++++ SOURCE MATERIAL

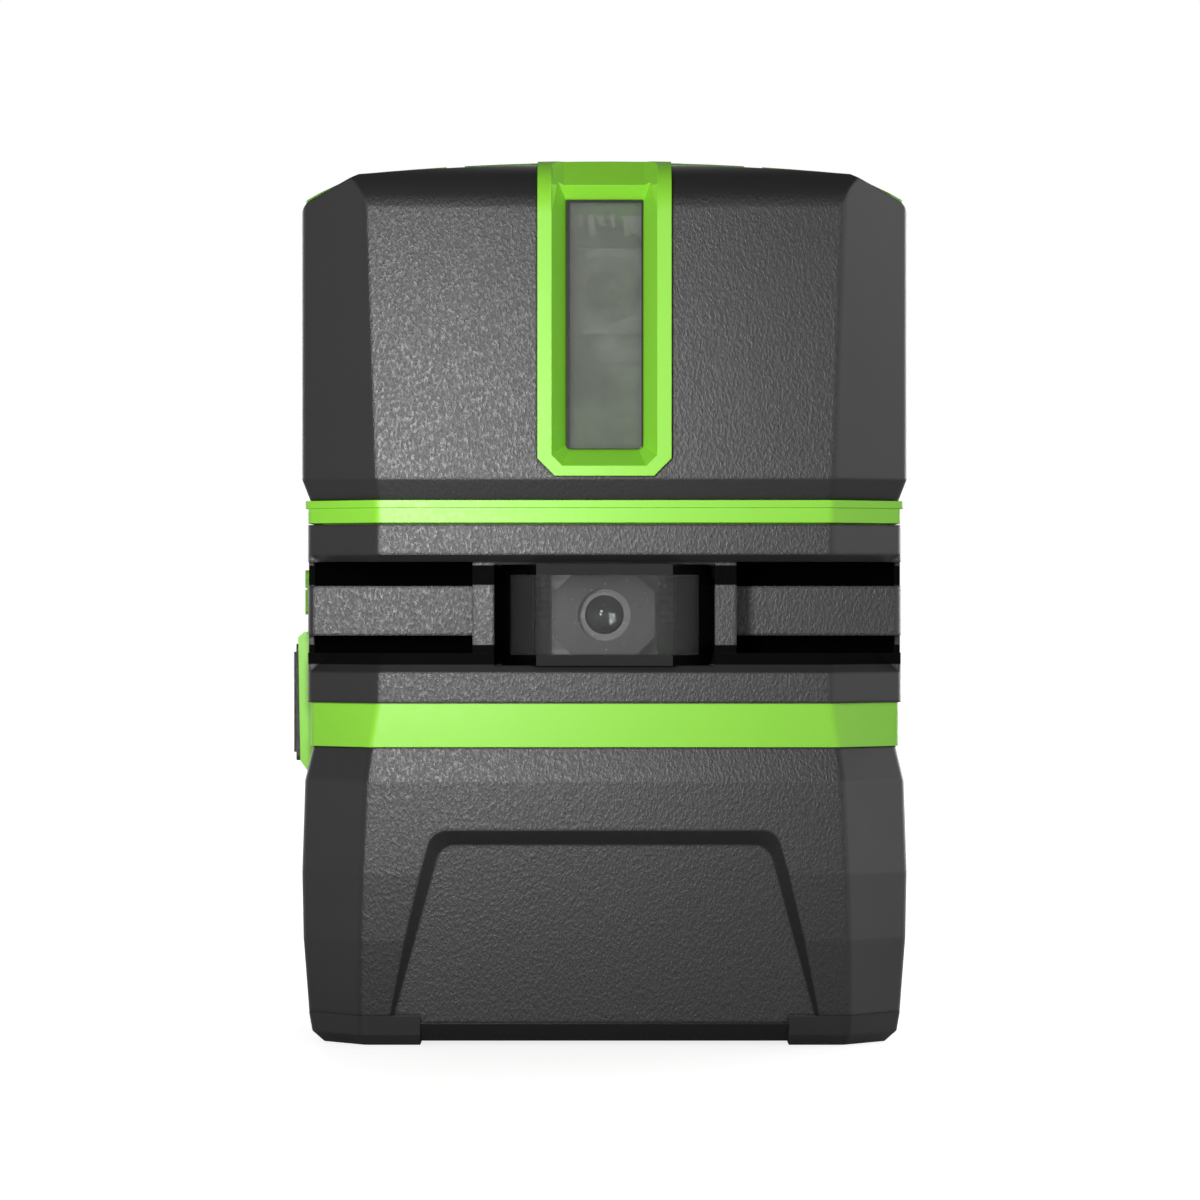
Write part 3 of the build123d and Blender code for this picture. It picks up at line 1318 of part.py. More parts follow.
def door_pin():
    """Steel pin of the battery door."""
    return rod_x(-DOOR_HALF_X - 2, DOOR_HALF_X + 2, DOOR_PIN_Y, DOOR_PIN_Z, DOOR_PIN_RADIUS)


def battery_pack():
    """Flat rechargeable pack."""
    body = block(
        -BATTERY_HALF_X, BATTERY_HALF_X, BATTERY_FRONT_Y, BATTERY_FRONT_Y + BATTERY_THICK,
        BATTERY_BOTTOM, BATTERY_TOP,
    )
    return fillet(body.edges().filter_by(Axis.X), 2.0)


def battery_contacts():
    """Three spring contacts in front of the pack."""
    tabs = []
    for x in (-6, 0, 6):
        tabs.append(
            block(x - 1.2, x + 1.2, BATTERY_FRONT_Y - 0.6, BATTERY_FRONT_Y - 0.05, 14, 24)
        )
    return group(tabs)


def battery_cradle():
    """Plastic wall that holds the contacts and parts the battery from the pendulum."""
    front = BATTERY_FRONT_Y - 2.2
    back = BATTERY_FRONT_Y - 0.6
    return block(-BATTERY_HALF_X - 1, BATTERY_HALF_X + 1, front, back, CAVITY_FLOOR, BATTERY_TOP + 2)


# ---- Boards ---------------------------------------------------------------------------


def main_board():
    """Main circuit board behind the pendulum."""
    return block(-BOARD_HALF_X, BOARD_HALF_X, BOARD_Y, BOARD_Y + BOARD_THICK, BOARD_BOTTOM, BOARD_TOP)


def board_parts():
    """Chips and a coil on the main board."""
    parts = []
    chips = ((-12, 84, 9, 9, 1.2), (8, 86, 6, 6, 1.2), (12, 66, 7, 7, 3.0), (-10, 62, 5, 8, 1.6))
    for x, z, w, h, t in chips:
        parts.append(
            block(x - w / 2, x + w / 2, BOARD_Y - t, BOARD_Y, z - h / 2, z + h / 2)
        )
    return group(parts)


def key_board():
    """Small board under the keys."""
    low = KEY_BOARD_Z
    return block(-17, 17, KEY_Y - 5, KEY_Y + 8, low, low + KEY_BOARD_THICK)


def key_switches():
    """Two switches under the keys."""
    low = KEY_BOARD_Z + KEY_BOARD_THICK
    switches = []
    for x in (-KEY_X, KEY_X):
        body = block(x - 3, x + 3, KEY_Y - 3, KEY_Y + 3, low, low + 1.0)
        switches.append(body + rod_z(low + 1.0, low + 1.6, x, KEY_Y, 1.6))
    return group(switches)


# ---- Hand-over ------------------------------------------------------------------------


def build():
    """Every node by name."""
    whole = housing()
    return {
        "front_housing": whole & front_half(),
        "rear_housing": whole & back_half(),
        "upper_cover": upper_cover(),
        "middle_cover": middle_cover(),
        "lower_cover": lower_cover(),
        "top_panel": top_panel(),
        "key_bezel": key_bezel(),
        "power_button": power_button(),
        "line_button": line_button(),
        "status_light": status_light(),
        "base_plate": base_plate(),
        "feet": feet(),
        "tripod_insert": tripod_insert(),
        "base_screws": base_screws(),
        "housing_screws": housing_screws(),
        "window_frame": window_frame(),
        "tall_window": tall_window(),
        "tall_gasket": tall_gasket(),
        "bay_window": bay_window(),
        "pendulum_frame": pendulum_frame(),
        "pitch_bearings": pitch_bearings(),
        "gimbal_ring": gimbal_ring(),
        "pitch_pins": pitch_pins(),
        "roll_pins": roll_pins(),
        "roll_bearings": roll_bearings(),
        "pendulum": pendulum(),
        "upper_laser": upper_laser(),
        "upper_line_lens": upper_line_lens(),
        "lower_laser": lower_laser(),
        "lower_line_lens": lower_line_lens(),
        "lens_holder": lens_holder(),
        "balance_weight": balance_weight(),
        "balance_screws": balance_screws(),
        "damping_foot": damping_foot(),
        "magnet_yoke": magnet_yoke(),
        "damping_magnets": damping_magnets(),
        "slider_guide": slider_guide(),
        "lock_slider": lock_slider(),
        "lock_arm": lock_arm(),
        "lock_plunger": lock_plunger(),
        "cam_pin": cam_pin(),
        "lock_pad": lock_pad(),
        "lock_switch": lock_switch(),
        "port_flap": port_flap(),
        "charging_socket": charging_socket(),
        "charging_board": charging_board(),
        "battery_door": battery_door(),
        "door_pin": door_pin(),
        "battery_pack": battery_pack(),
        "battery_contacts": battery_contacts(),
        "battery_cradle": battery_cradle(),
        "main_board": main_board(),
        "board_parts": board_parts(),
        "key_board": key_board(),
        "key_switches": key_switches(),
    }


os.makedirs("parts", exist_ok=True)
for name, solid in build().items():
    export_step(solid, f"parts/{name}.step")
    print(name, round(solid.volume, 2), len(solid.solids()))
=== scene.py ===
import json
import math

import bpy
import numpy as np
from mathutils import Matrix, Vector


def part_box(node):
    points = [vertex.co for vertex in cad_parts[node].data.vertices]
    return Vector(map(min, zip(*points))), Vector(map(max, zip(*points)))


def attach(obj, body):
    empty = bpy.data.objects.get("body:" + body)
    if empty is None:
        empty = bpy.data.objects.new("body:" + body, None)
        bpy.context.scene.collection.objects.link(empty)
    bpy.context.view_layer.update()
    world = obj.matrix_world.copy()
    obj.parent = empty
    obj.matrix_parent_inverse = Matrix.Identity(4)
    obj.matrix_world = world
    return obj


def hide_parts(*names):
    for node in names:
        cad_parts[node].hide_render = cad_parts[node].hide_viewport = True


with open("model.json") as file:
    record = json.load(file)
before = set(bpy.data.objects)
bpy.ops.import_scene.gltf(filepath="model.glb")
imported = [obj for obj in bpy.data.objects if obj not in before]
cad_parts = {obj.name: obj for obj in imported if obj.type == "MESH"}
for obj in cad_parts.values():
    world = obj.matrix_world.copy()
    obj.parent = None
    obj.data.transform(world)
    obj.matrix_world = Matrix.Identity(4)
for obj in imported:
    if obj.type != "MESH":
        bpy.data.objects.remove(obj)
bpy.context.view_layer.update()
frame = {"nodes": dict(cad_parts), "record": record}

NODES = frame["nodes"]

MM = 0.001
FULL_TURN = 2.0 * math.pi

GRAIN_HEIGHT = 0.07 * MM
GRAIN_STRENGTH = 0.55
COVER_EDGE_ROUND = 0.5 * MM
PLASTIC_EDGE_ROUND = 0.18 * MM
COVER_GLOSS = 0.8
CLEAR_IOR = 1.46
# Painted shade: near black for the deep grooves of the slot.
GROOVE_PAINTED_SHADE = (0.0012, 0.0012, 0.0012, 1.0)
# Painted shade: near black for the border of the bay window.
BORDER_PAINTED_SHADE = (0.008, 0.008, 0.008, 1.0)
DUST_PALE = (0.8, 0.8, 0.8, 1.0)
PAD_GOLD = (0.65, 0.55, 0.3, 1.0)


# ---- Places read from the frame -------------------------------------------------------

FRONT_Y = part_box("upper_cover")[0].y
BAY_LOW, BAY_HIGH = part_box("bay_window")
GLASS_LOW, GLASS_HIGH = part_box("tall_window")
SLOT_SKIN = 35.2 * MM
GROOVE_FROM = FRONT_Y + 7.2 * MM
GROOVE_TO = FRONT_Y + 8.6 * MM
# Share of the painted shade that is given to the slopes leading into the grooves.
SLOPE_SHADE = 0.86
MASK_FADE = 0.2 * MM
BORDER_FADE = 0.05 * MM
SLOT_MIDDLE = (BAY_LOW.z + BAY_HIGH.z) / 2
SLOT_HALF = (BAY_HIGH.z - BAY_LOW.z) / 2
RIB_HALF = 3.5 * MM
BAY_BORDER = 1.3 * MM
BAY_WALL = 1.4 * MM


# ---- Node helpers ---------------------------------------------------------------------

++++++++

Everything from the line containing "for name, solid" down to the line containing "bpy.context.scene.collection.objects.link(empty)" should be retyped exactly, both lines included, and nothing more.

for name, solid in build().items():
    export_step(solid, f"parts/{name}.step")
    print(name, round(solid.volume, 2), len(solid.solids()))
=== scene.py ===
import json
import math

import bpy
import numpy as np
from mathutils import Matrix, Vector


def part_box(node):
    points = [vertex.co for vertex in cad_parts[node].data.vertices]
    return Vector(map(min, zip(*points))), Vector(map(max, zip(*points)))


def attach(obj, body):
    empty = bpy.data.objects.get("body:" + body)
    if empty is None:
        empty = bpy.data.objects.new("body:" + body, None)
        bpy.context.scene.collection.objects.link(empty)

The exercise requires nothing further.